Directions | Take the data below and repeat it exactly.

3D code data:
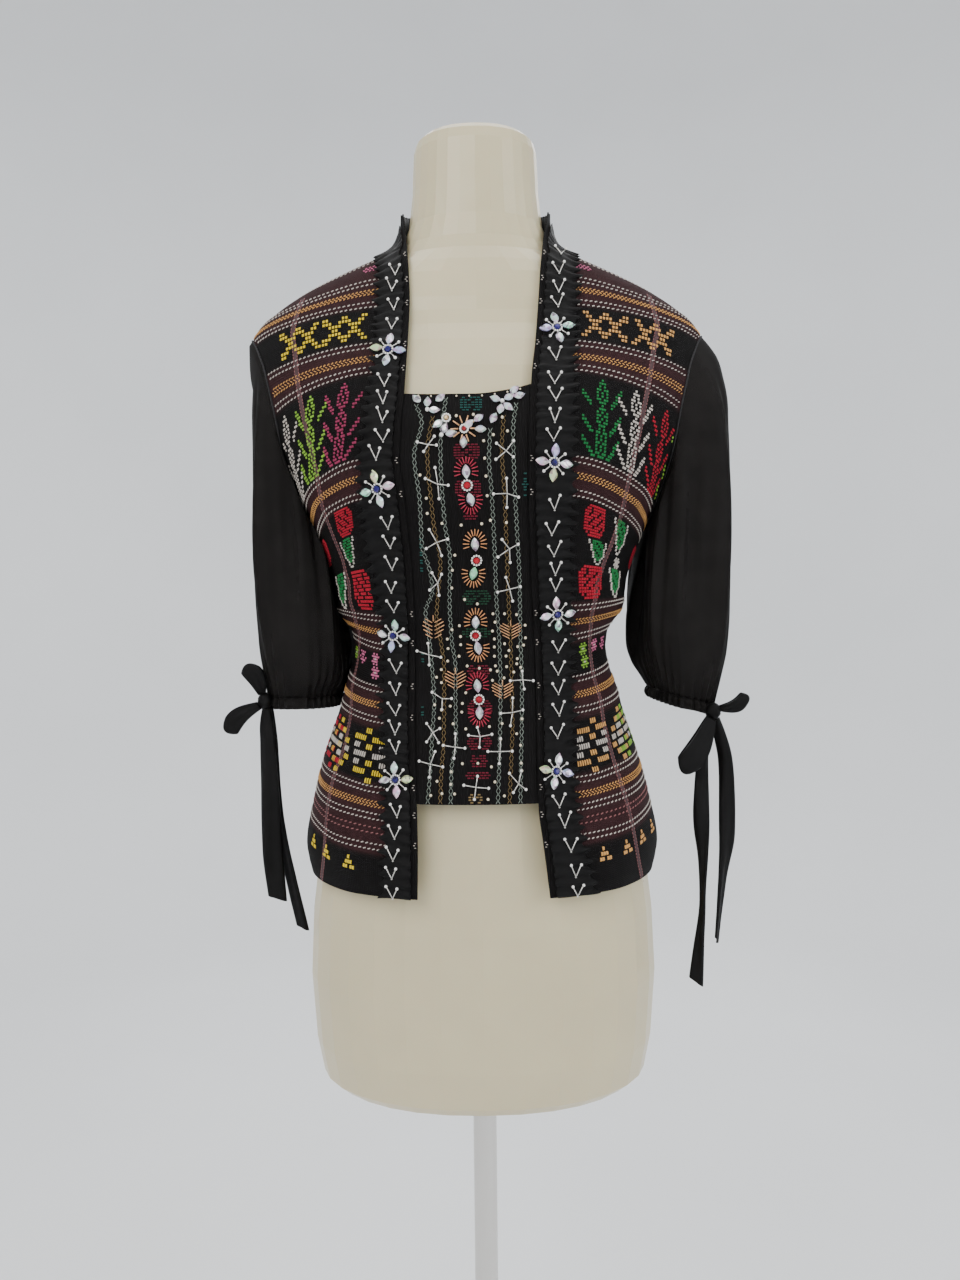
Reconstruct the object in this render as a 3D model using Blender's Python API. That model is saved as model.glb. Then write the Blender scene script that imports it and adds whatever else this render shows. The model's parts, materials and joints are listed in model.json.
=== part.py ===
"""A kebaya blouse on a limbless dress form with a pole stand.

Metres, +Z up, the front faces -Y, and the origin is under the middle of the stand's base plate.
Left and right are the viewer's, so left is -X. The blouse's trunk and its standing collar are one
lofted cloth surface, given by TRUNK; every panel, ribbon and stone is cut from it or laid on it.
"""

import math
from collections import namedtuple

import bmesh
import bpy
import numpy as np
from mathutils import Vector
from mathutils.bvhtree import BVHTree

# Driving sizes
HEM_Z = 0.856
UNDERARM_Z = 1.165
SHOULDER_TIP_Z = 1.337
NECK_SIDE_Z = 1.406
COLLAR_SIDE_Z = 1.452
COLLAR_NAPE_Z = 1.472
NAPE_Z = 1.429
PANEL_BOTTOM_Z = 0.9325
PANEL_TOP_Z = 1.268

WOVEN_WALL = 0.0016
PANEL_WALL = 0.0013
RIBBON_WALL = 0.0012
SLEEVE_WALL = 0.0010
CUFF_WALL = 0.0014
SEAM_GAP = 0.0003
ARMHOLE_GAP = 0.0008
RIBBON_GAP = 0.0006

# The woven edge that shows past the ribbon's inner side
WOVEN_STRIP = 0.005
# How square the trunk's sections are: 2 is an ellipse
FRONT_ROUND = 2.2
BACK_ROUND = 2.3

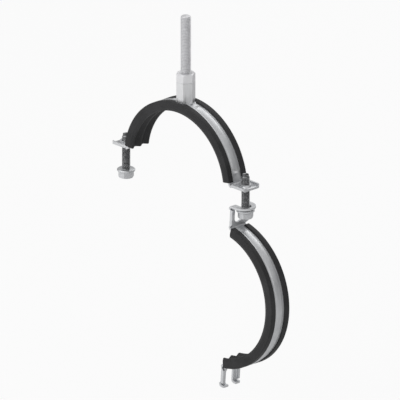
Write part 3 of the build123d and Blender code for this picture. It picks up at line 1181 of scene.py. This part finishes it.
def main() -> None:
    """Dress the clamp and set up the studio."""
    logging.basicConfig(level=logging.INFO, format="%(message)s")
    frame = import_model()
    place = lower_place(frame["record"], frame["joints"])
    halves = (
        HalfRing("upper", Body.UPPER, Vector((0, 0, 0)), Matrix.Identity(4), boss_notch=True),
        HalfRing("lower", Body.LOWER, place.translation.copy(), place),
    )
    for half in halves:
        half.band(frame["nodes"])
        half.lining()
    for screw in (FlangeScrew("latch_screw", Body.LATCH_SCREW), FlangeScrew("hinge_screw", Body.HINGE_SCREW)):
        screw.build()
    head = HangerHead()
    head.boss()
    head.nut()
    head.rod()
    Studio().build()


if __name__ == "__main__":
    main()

Solution to the problem |
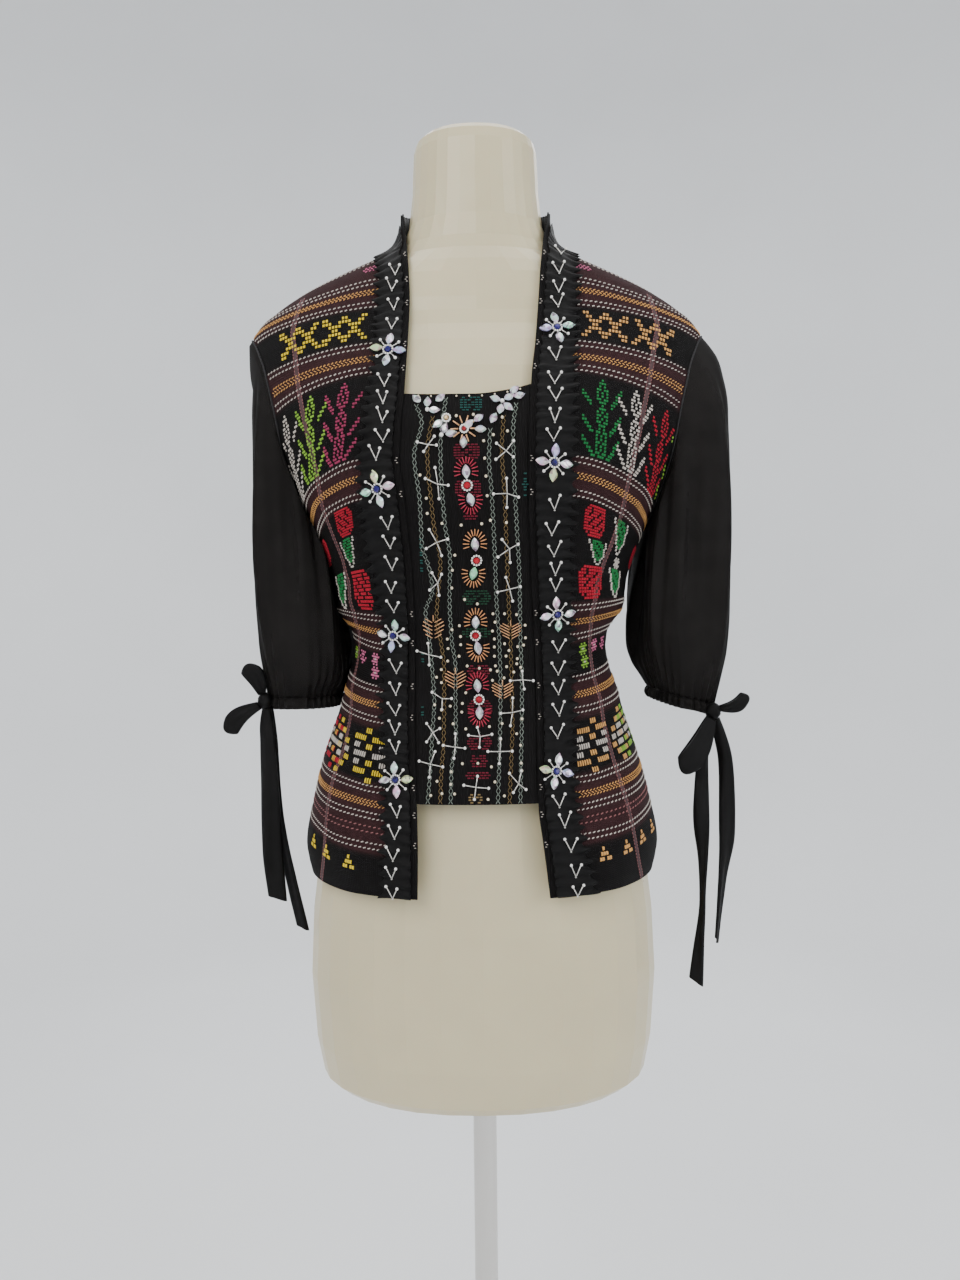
Reconstruct the object in this render as a 3D model using Blender's Python API. That model is saved as model.glb. Then write the Blender scene script that imports it and adds whatever else this render shows. The model's parts, materials and joints are listed in model.json.
=== part.py ===
"""A kebaya blouse on a limbless dress form with a pole stand.

Metres, +Z up, the front faces -Y, and the origin is under the middle of the stand's base plate.
Left and right are the viewer's, so left is -X. The blouse's trunk and its standing collar are one
lofted cloth surface, given by TRUNK; every panel, ribbon and stone is cut from it or laid on it.
"""

import math
from collections import namedtuple

import bmesh
import bpy
import numpy as np
from mathutils import Vector
from mathutils.bvhtree import BVHTree

# Driving sizes
HEM_Z = 0.856
UNDERARM_Z = 1.165
SHOULDER_TIP_Z = 1.337
NECK_SIDE_Z = 1.406
COLLAR_SIDE_Z = 1.452
COLLAR_NAPE_Z = 1.472
NAPE_Z = 1.429
PANEL_BOTTOM_Z = 0.9325
PANEL_TOP_Z = 1.268

WOVEN_WALL = 0.0016
PANEL_WALL = 0.0013
RIBBON_WALL = 0.0012
SLEEVE_WALL = 0.0010
CUFF_WALL = 0.0014
SEAM_GAP = 0.0003
ARMHOLE_GAP = 0.0008
RIBBON_GAP = 0.0006

# The woven edge that shows past the ribbon's inner side
WOVEN_STRIP = 0.005
# How square the trunk's sections are: 2 is an ellipse
FRONT_ROUND = 2.2
BACK_ROUND = 2.3

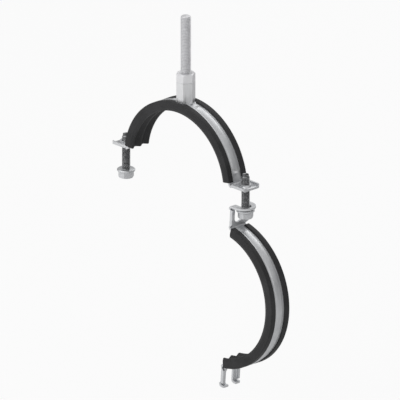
Write part 3 of the build123d and Blender code for this picture. It picks up at line 1181 of scene.py. This part finishes it.
def main() -> None:
    """Dress the clamp and set up the studio."""
    logging.basicConfig(level=logging.INFO, format="%(message)s")
    frame = import_model()
    place = lower_place(frame["record"], frame["joints"])
    halves = (
        HalfRing("upper", Body.UPPER, Vector((0, 0, 0)), Matrix.Identity(4), boss_notch=True),
        HalfRing("lower", Body.LOWER, place.translation.copy(), place),
    )
    for half in halves:
        half.band(frame["nodes"])
        half.lining()
    for screw in (FlangeScrew("latch_screw", Body.LATCH_SCREW), FlangeScrew("hinge_screw", Body.HINGE_SCREW)):
        screw.build()
    head = HangerHead()
    head.boss()
    head.nut()
    head.rod()
    Studio().build()


if __name__ == "__main__":
    main()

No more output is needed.